Problem >> Output a verbatim copy of the data, cut off after the line that contains "return [(start, side".

=-=-=

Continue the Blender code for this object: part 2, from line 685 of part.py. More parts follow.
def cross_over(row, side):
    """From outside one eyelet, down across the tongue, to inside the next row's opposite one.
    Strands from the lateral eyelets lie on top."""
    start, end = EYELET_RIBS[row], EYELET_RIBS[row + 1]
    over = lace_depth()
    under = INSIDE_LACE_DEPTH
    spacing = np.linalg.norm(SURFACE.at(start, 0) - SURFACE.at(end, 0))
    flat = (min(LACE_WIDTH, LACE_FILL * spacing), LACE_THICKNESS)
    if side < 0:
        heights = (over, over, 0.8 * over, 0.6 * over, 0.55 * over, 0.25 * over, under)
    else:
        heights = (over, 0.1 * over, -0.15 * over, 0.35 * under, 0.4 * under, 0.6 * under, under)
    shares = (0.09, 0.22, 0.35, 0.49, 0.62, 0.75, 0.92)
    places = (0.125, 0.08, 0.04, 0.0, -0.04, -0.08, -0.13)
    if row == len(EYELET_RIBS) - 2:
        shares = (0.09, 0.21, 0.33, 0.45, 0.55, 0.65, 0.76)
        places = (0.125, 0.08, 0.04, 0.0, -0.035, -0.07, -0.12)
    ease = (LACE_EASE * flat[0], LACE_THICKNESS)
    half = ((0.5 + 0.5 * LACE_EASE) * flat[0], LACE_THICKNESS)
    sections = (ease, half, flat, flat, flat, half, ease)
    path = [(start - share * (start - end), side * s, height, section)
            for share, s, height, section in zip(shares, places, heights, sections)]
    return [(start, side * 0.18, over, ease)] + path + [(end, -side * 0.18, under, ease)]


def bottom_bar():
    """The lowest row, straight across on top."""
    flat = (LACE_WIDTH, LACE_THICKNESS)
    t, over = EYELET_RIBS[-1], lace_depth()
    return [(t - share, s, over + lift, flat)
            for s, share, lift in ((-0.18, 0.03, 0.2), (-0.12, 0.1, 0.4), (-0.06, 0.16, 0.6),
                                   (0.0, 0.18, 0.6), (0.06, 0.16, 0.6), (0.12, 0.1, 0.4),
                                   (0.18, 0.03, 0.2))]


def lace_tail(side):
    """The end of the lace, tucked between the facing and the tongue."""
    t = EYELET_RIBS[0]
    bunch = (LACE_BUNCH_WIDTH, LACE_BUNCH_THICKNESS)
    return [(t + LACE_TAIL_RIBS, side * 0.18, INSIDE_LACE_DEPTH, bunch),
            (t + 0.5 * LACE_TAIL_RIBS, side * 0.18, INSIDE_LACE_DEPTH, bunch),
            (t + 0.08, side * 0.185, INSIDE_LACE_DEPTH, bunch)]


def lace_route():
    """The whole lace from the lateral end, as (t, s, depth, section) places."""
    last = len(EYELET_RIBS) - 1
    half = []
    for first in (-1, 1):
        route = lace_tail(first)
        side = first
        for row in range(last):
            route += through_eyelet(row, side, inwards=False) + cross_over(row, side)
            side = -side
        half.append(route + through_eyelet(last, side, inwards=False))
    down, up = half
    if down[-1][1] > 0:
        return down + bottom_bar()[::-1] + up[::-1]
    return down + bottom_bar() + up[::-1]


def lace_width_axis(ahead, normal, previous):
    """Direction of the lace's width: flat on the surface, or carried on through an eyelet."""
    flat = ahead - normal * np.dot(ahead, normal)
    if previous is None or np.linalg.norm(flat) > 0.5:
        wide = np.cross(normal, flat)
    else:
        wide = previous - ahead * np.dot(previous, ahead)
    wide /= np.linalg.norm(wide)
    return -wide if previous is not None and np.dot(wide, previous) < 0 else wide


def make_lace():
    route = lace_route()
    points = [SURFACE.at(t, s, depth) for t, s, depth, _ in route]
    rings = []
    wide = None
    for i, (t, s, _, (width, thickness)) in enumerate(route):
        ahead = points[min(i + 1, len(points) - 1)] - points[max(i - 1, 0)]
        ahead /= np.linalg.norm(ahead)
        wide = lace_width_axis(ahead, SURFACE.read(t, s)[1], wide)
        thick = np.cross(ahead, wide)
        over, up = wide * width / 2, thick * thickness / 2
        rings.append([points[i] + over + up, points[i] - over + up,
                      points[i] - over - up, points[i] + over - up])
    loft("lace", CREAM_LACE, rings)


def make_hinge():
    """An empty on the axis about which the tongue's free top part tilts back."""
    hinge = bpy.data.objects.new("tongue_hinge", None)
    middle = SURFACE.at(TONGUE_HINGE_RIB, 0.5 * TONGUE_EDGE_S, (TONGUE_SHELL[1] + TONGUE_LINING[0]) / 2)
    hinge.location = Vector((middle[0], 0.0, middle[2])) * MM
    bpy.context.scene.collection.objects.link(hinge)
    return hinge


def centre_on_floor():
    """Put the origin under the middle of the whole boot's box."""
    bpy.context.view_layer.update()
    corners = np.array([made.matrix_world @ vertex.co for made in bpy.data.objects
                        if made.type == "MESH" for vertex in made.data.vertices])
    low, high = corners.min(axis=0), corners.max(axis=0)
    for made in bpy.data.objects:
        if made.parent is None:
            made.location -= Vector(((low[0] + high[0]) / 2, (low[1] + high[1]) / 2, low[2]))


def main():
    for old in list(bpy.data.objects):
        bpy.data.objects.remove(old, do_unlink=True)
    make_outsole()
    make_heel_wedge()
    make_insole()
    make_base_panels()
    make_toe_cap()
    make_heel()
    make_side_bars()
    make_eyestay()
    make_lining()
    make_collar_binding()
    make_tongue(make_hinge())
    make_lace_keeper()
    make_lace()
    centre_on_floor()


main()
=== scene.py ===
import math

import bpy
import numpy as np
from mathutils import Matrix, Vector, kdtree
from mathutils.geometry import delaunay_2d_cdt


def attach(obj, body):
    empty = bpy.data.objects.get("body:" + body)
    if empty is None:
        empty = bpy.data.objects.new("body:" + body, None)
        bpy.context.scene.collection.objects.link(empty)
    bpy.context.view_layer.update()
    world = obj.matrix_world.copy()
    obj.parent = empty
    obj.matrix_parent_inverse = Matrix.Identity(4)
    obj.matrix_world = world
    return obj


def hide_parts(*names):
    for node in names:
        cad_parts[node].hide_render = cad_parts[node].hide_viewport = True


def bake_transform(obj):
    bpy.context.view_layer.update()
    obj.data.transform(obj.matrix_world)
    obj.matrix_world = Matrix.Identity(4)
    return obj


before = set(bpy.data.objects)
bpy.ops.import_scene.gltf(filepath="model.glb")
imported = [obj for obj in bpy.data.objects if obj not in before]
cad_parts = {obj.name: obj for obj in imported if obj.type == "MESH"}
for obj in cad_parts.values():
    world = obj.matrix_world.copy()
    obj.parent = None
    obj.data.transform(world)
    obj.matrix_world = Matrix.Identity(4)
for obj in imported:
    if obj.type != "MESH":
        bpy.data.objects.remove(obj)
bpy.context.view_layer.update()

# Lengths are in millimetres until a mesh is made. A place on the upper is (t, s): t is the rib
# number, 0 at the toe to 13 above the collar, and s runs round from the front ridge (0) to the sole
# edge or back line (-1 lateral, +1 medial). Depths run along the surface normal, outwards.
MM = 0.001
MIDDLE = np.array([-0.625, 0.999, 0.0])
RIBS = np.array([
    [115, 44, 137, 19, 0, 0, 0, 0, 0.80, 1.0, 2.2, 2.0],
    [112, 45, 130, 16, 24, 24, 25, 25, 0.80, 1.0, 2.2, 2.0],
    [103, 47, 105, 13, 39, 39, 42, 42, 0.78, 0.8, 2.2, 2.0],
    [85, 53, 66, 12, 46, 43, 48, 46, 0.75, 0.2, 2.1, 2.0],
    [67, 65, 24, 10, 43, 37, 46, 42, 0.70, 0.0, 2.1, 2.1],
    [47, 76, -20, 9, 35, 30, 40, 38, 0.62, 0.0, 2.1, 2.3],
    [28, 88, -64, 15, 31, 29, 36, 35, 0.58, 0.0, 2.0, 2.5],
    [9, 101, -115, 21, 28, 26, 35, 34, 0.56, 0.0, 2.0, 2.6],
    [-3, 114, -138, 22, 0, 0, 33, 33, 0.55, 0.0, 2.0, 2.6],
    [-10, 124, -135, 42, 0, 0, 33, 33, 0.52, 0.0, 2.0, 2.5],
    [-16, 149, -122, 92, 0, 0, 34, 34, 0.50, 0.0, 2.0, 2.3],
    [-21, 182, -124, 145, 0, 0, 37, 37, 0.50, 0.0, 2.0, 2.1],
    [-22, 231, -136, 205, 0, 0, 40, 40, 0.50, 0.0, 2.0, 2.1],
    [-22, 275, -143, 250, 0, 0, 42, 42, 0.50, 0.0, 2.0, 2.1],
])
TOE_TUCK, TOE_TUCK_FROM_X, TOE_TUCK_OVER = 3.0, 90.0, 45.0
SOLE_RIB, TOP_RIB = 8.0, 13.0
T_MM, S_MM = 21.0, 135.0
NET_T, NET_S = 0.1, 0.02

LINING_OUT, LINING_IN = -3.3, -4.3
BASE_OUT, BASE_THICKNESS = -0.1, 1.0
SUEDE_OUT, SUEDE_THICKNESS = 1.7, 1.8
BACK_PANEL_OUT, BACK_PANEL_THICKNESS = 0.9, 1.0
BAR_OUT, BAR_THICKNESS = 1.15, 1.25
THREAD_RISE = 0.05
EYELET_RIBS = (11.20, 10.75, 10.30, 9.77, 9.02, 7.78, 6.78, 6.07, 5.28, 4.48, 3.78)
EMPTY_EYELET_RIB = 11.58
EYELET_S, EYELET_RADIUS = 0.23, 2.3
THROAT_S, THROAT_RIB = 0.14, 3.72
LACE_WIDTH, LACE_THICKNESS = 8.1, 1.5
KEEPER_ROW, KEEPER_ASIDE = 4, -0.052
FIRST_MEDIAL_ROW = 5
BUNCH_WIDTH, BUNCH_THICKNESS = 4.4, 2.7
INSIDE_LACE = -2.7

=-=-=

The reply >>
Continue the Blender code for this object: part 2, from line 685 of part.py. More parts follow.
def cross_over(row, side):
    """From outside one eyelet, down across the tongue, to inside the next row's opposite one.
    Strands from the lateral eyelets lie on top."""
    start, end = EYELET_RIBS[row], EYELET_RIBS[row + 1]
    over = lace_depth()
    under = INSIDE_LACE_DEPTH
    spacing = np.linalg.norm(SURFACE.at(start, 0) - SURFACE.at(end, 0))
    flat = (min(LACE_WIDTH, LACE_FILL * spacing), LACE_THICKNESS)
    if side < 0:
        heights = (over, over, 0.8 * over, 0.6 * over, 0.55 * over, 0.25 * over, under)
    else:
        heights = (over, 0.1 * over, -0.15 * over, 0.35 * under, 0.4 * under, 0.6 * under, under)
    shares = (0.09, 0.22, 0.35, 0.49, 0.62, 0.75, 0.92)
    places = (0.125, 0.08, 0.04, 0.0, -0.04, -0.08, -0.13)
    if row == len(EYELET_RIBS) - 2:
        shares = (0.09, 0.21, 0.33, 0.45, 0.55, 0.65, 0.76)
        places = (0.125, 0.08, 0.04, 0.0, -0.035, -0.07, -0.12)
    ease = (LACE_EASE * flat[0], LACE_THICKNESS)
    half = ((0.5 + 0.5 * LACE_EASE) * flat[0], LACE_THICKNESS)
    sections = (ease, half, flat, flat, flat, half, ease)
    path = [(start - share * (start - end), side * s, height, section)
            for share, s, height, section in zip(shares, places, heights, sections)]
    return [(start, side * 0.18, over, ease)] + path + [(end, -side * 0.18, under, ease)]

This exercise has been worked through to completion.